En bon libéral, le Premier ministre s’est prononcé en faveur d’un accord à la canadienne ne couvrant que les biens industriels et pas les services. Aux yeux de l’ancien maire de Londres, la City doit être préservée des réglementations communautaires pour se forger un destin off shore « à la Singapour » combinant impôt faible et réglementation minimale. L’essentiel de la réglementation financière est toutefois décidée dans des enceintes hors UE, comme l’OCDE ou le comité de Bâle des présidents de banques centrales.
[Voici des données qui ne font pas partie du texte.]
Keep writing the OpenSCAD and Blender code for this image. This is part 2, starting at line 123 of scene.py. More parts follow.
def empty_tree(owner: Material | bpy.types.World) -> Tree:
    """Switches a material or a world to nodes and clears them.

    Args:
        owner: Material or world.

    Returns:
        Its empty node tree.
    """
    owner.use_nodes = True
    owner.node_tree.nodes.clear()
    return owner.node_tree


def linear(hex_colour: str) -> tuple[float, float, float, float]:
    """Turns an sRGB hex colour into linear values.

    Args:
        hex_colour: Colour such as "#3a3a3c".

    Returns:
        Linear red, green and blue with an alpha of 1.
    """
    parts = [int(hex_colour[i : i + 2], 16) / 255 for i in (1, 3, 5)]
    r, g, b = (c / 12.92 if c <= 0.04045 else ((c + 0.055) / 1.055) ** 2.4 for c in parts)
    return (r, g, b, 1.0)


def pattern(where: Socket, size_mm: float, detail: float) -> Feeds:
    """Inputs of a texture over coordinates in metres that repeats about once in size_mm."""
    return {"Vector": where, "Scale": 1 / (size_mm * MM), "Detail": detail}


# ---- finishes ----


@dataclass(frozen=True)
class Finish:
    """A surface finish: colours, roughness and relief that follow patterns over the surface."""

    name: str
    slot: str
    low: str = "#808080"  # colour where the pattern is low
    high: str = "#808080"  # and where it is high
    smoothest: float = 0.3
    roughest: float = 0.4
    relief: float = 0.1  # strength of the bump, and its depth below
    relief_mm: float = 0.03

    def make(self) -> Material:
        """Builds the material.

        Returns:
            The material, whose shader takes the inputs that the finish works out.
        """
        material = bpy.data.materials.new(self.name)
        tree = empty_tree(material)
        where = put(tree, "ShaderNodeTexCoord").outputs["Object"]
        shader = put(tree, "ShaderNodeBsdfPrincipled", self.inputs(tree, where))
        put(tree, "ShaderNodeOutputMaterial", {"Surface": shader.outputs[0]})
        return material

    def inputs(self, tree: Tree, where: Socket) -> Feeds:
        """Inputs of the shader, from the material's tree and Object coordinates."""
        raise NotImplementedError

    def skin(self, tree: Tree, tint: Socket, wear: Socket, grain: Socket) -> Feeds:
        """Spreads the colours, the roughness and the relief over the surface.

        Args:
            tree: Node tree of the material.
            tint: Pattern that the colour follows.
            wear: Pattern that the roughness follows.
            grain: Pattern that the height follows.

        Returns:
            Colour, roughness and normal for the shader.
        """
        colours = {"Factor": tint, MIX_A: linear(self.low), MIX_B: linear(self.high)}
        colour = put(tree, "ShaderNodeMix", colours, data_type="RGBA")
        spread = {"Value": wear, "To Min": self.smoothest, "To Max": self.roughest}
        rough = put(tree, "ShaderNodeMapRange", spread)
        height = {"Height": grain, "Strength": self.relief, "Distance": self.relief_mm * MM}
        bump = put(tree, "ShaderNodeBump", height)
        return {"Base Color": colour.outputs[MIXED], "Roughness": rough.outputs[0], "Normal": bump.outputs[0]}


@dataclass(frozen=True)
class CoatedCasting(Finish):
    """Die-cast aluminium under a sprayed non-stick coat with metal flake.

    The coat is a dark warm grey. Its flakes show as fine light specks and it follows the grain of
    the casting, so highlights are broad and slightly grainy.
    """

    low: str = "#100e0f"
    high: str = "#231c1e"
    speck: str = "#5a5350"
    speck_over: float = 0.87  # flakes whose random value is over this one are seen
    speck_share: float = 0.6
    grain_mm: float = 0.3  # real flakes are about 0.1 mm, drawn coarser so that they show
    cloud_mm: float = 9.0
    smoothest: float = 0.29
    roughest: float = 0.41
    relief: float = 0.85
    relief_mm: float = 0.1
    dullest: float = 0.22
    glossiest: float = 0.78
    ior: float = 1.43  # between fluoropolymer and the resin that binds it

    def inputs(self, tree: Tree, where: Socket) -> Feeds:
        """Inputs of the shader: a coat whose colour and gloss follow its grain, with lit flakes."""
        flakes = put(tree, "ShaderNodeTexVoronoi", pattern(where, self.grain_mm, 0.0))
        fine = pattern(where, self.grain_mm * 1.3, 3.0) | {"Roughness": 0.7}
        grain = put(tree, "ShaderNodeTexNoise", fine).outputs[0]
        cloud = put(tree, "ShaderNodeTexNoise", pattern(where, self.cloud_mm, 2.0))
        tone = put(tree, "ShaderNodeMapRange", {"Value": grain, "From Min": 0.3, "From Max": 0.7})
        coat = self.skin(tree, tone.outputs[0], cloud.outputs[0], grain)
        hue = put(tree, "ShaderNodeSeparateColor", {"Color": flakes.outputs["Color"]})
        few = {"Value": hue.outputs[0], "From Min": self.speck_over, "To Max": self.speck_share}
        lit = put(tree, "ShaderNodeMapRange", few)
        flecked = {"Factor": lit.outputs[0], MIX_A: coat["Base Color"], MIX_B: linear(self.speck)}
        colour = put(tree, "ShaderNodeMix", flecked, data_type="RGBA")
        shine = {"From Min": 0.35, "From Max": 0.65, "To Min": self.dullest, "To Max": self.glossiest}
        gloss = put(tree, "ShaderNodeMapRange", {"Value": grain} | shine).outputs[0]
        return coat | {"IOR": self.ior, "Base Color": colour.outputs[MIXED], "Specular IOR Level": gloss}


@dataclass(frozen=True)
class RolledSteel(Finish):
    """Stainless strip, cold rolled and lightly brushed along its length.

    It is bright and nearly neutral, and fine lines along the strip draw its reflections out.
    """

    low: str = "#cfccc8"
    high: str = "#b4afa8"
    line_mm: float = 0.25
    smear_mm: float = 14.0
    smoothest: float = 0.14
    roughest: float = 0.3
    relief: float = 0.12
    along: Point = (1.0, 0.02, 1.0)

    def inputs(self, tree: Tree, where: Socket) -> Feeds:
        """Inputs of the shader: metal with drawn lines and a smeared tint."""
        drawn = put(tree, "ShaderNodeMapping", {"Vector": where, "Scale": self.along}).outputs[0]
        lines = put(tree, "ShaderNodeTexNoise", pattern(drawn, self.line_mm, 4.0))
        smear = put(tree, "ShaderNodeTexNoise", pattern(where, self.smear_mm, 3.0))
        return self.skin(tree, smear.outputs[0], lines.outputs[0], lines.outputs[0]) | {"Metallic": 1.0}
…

– Quels sont les obstacles à un accord ?
Tout d’abord la désorganisation de l’administration Johnson et de la haute fonction publique. Ensuite la division du pays en deux camps irréconciliables, les pro et anti Brexit. Enfin, l’appoint des suffrages travaillistes est exclu en raison de la politique ambiguë de son leader, Jeremy Corbyn qui refuse à soutenir le camp du « Remain » lors des prochaines élections contre la volonté de la majorité de ses militants. La guerre civile régnant dans les rangs du parti travailliste, désormais en troisième position derrière les Tories et les libéraux-démocrates (centristes) dans les sondages, pénalise toute entente potentielle avec l’opposition officielle. « Le juste milieu suivi par le Labour est une grave erreur dans la mesure où le public épuisé par trois ans de psychodrame ope pour de opitons claires, sortir au rester du Royaume-Uni », explique le politologie John Curtice de l’université de Strathclyde.
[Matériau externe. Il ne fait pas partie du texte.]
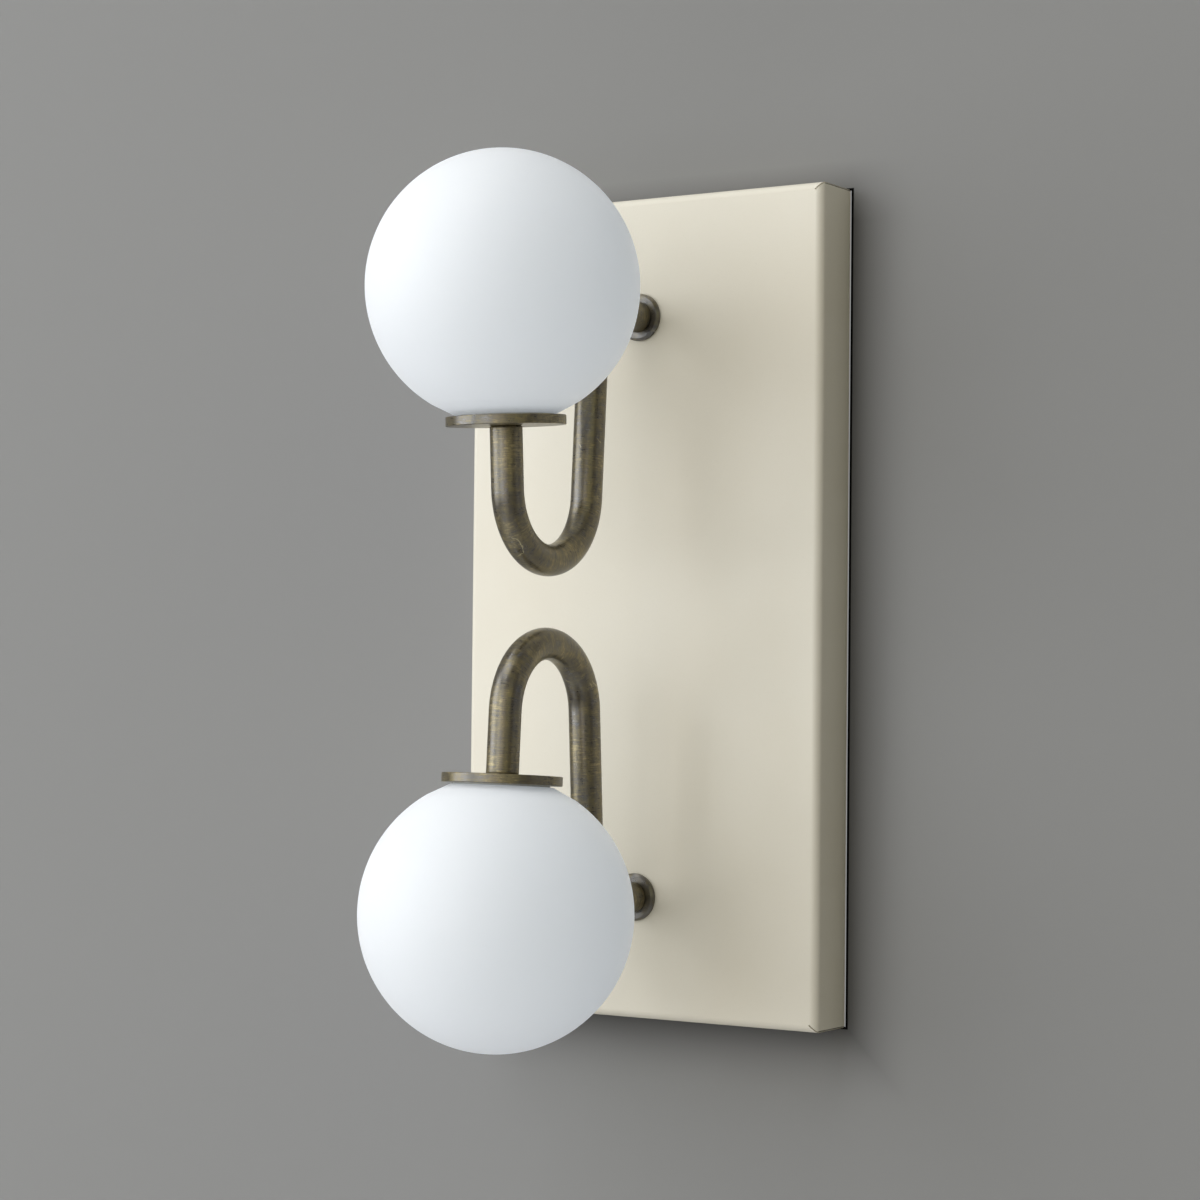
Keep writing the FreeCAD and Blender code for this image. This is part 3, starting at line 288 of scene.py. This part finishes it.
class Flow:
    """A value running through a tree of nodes. Arithmetic on it adds Math nodes."""

    def __init__(self, nodes, socket):
        self.nodes = nodes
        self.socket = socket

    def __add__(self, other):
        return self.nodes.reckon("ADD", self, other)

    def __radd__(self, other):
        return self.nodes.reckon("ADD", other, self)

    def __sub__(self, other):
        return self.nodes.reckon("SUBTRACT", self, other)

    def __rsub__(self, other):
        return self.nodes.reckon("SUBTRACT", other, self)

    def __mul__(self, other):
        return self.nodes.reckon("MULTIPLY", self, other)

    def __rmul__(self, other):
        return self.nodes.reckon("MULTIPLY", other, self)

    def __pow__(self, power):
        return self.nodes.reckon("POWER", self, power)

    def __abs__(self):
        return (self * self) ** 0.5


class Nodes:
    """One tree of nodes, a material's or the surroundings'."""

    def __init__(self, tree):
        self.tree = tree

    def plug(self, socket, value):
        """Give a socket its value, or link what flows into it."""
        if isinstance(value, Flow):
            self.tree.links.new(value.socket, socket)
        else:
            socket.default_value = value

    def node(self, kind, settings=None, sockets=None, output=0):
        """Add a node: its settings first, then the values or links of its sockets."""
        made = self.tree.nodes.new("ShaderNode" + kind)
        for setting, value in (settings or {}).items():
            if setting == "stops":
                place_stops(made.color_ramp, value)
            else:
                setattr(made, setting, value)
        for socket, value in (sockets or {}).items():
            self.plug(made.inputs[socket], value)
        return Flow(self, made.outputs[output])

    def reckon(self, operation, first, second):
        """Add a Math node of two values."""
        return self.node("Math", {"operation": operation}, {0: first, 1: second})

    def larger(self, first, second):
        return self.reckon("MAXIMUM", first, second)


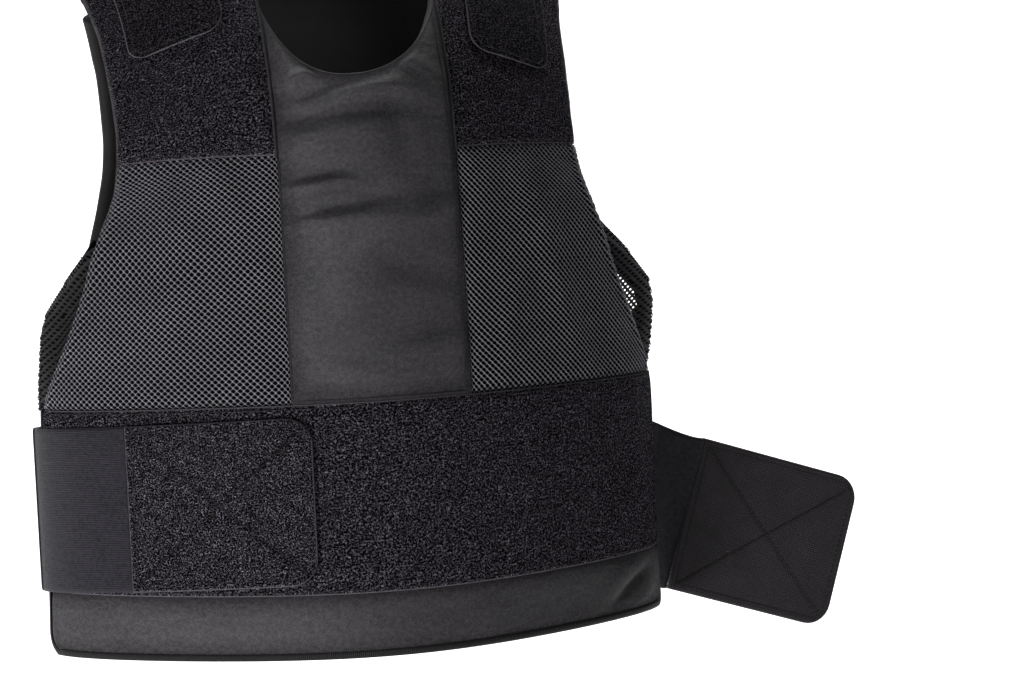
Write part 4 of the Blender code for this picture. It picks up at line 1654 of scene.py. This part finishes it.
            def wing_painted_light(x: Array, y: Array) -> Array:
                """Painted light on the threads: less towards the root, and half as much on the right wing."""
                return (0.20 + 0.36 * np.clip(1.25 - (rim_size(y) - x) / 6.0, 0.0, 1.0)) * (1.0 if side > 0 else 0.5)

            net = Net(f"armhole_net_{word}", hole_width=1.6, hole_height=1.3, tone=wing_painted_light,
                      rings=((0.0, 0.0), (0.5, -0.1), (1.0, -0.5)), under=0.2)

            def inside(x: Array, y: Array) -> Array:
                """Whether an eyelet centre lies on the wing."""
                return (x > root(y) - 2.0) & (x < rim_size(y) - 0.8) & (y > low) & (y < high - 2.0)

            def shape(x: Array, y: Array, z: Array) -> tuple[Array, ...]:
                """Lays the net between the root and the rim, and over the rim's fullness.

                Args:
                    x: Across the net.
                    y: Along the net.
                    z: Height within an eyelet.

                Returns:
                    Across, along and lift, in millimetres.
                """
                along = np.clip(y, low + 0.8, high)
                size = np.clip(x, root(along) - 2.0, np.maximum(rim_size(along) - 0.3, root(along) + 0.2))
                full = np.clip((high - along) / 24.0, 0.22, 1.0) * np.clip((along - low + 2.0) / 9.0, 0.45, 1.0)
                lean = np.hypot(1.0, (rim_size(along + 1.0) - rim_size(along - 1.0)) / 2.0)
                inset = (rim_size(along) - size) / lean
                puff = np.sqrt(np.clip(1.0 - ((inset - 4.6 * full) / (5.0 * full)) ** 2, 0.0, 1.0))
                return side * size, along, middle(size, along) + 0.6 + 1.65 * full * puff + z

            mesh = net.weave(net.centres(inside, (150.0, low), (245.0, high)), shape, self.torso.lay)
            if side < 0:
                mesh.flip_normals()
            piece = show(net.name, mesh, Finish.NET, [f"armhole_wing_{word}"])

            heights = np.linspace(high, low, 60)
            corner = [(rim_size(low) - 0.8, low - 0.2), (rim_size(low) - 3.0, low - 0.6), (front_edge(low) + 1.5, low)]
            route = [(rim_size(v), v) for v in heights] + corner
            run = EdgeRun(np.array(route) * np.array([side, 1.0]), 1.6)
            if side > 0:
                run.outward = -run.outward
            width = np.clip(run.at / 26.0, 0.22, 1.0) * np.clip((run.length - run.at) / 9.0, 0.45, 1.0)
            band = run.mesh(f"armhole_rim_{word}", oval(9.5, 3.0, -4.6), self.torso.lay, middle, width)
            if side > 0:
                band.flip_normals()
            rim = show(f"armhole_rim_{word}", band, Finish.BACKING)
            seam = Seam(f"armhole_rim_stitches_{word}", Finish.PALE_THREAD, length=2.6, radius=0.42, arch=0.5)
            spots = run.spots - run.outward * (0.9 * width)[:, None]
            seam.sew(self.torso.lay, spots[8:-3], lambda u, v: middle(u, v) + 1.1, 2.1, 68.0)
            threads = seam.make()
            v = np.linspace(low + 0.4, high, 40)[:, None]
            window = np.interp(v, (192.0, 203.0, 220.0, 231.0), (0.0, 18.0, 19.0, 0.0)) * (side > 0)
            start = np.minimum(root(v) - 3.5 + window, rim_size(v) - 2.5)
            size = start + (rim_size(v) - 1.5 - start) * np.linspace(0.0, 1.0, 9)[None, :]
            size, v = (size, v + 0 * size) if side > 0 else (size[:, ::-1], v + 0 * size)
            # Near-black sheet under the wing except at the window: partly the real layer below, partly painted shade in
            # the holes.
            doubled = self.torso.cloth(f"armhole_backing_{word}", side * size, v, middle(size, v))
            back = show(f"armhole_backing_{word}", doubled, Finish.BACKING)

    def surface_lift(self, across: Array, along: Array) -> Array:
        """Lift of the facings near the outline."""
        return self.edge_lift(front_edge(along) - np.abs(across))

    def build_stitches(self) -> None:
        """Seams of the facings: rows beside the centre panel, round the neck, along the belt's edges and along the
        armholes.
        """
        twill = self.twill - self.loop
        place = self.torso.lay
        dark = Seam("front_facing_stitches", length=2.0, radius=0.32, arch=0.25)
        fine = Seam("front_neck_stitches", length=1.5, radius=0.42, arch=0.25)
        heights = np.linspace(self.belt_top + 3.0, self.neck_top - 14.0, 60)

        def centre_lift(u: Array, v: Array) -> Array:
            """Lift of the twill's surface near its seams."""
            rim = np.minimum(self.centre - np.abs(u), v - self.belt_top)
            return twill + 0.05 + bulge(CENTRE_FOLDS, u, v, 2.4) * self.near_seam(rim, 6.0)

        for side, insets in ((-1.0, (1.1,)), (1.0, (1.1, 5.0))):
            for inset in insets:
                dark.sew(place, [(side * (self.centre - inset), v) for v in heights], centre_lift, self.pitch)
        across = np.linspace(-self.centre + 3.0, self.centre - 3.0, 80)
        dark.sew(place, [(x, self.belt_top + 2.1) for x in across], centre_lift, self.pitch)
        fine.sew(place, [(x, self.neck(np.array(x)) - 0.35) for x in np.linspace(-53.0, 53.0, 140)], twill - 0.7, 1.8)
        sides = np.linspace(0.03, 0.95, 40)
        for side in (-1.0, 1.0):
            size, along = self.beside(sides, np.full(40, self.mesh_top))
            for inset, lift in ((2.8, 0.02), (-2.2, -0.35)):
                dark.sew(place, np.column_stack([side * size, along + inset]), lift, self.pitch)
            size = np.linspace(self.centre + 3.0, 226.0, 60)
            dark.sew(place, [(side * x, self.belt_top + 2.6) for x in size], -0.35, self.pitch)
            up = np.linspace(self.mesh_top + 3.0, self.top - 4.0, 80)
            dark.sew(place, [(side * (self.inner(v) + 3.2), v) for v in up], 0.02, self.pitch)
        for height in (self.belt_top - 2.6, self.belt_bottom + 2.6):
            dark.sew(place, [(x, height) for x in np.linspace(-224.0, 224.0, 200)],
                     lambda u, v: 0.05 + bulge(BELLY_FOLDS, u, v, 1.5) * self.near_seam(2.6, 8.0), self.pitch)
        dark.make()
        fine.make()
        edge = Seam("front_armhole_stitches", Finish.PALE_THREAD, length=3.6, radius=0.3, arch=0.45)
        for side in (-1.0, 1.0):
            up = np.linspace(266.0, self.top - 2.0, 160)
            route = np.column_stack([side * (front_edge(up) - 2.6), up])
            edge.sew(place, route, lambda u, v: self.surface_lift(u, v) + 0.15, 1.7, -70.0 * side)
        edge.make()

    def build_seam_ridges(self) -> None:
        """Corded ridges where the shoulder patches meet the twill."""
        meshes = []
        for side in (-1.0, 1.0):
            up = np.linspace(self.mesh_top - 2.0, self.neck_top + 8.0, 40)
            run = EdgeRun(np.column_stack([side * (self.inner(up) - 0.2), up]), 2.5)
            meshes.append(run.mesh("ridge", oval(1.7, 1.3, 0.0, 10), self.torso.lay, lambda u, v: -0.15 + 0 * u))
        # Without rim values the ridges take the twill's full painted edge shade.
        show("front_seam_ridges", joined("front_seam_ridges", meshes), Finish.TWILL)

    def build_binding(self) -> None:
        """Edge tape from the belt down and along the hem."""
        section = [(-2.2, 0.25), (-1.2, 0.55), (0.6, 0.35), (1.9, -0.5), (2.3, -2.2), (2.3, -6.0), (1.6, -7.6)]
        piece, length = hem_tape(self.torso, "front", front_edge, self.belt_top, self.hem, section)

    def build(self) -> None:
        """Builds every piece of the front."""
        self.build_carrier()
        self.build_centre()
        self.build_seam_ridges()
        self.build_belly()
        self.build_hem()
        self.build_shoulder_loops()
        self.build_meshes()
        self.build_wings()
        self.build_binding()
        self.build_stitches()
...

– Comment Johnson peut-il faire voter par le Parlement un éventuel accord avec Bruxelles ?
Paradoxalement, l’arithmétique parlementaire lui est théoriquement favorable. Il devrait être en position de surmonter l’opposition de la coalition du Labour, des libéraux-démocrates et des indépendantistes écossais en mobilisant son camp, les unionistes protestants, les rebelles conservateurs ainsi que les dissidents travaillistes favorables au départ. Le « deal » entériné, il pourra se présenter devant l’électorat comme le sauveur de la nation et obtenir une large majorité lors d’élections anticipées.